>>21431238>or even buttermilk brined chicken.That's just the Ashkenazim, Mizrahim and Sephardim, though they do make up like 90% of all Jews lmao
Other kinds of Jews are okay with meat and dairy together as long as they're from different species, following the same proscription as those groups do with fish and dairy together. The reason the majority do it that way is the concept of marit ayin IE the appearance of evil (literally "appearance to the eye"). Basically, if it looks like something forbidden, it is also forbidden.
Since Jews don't eat pork and the only meat that could be mistaken for pork is chicken, the edict doesn't apply to a minority of Jews since chicken itself isn't banned under marit ayin but for those three groups mentioned above, they avoid it anyway just to be double safe.

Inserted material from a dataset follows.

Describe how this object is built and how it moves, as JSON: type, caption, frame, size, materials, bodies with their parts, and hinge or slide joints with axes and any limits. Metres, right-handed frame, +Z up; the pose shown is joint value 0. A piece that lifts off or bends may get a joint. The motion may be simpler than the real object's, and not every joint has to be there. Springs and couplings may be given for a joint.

The hypocrisy comes in with the idea of "kosher" turkey ham/bacon. If marit ayin applies to chicken + dairy because it looks like the possible combination of a kid cooked in its mother's milk, surely turkey made to look like pork would fit under this same rule to them but no. It's bizarre. Those minority Jews shun turkey bacon/ham but are a-okay with a chicken cheesesteak while the majority hold the opposite view.
>>21428583Not a bonding agent but a coagulant and those same groups I mentioned above and indeed all Jewish groups I'm aware of other than the Orthodox Union, a tiny subset of Ashkenazi Judaism, are okay with animal derived rennet provided it comes from a kosher animal because rennet is an enzyme and not flesh. The OU consider no parmigiano reggiano to be kosher but other groups do. Italkim, the native Jews of Italy, are a-okay with the stuff.
>>21428599Not acid. Acid set cheeses will neither stretch nor melt. Think paneer, the most common acid set cheese. It doesn't melt. Rennet is an enzyme but it does come from the stomach.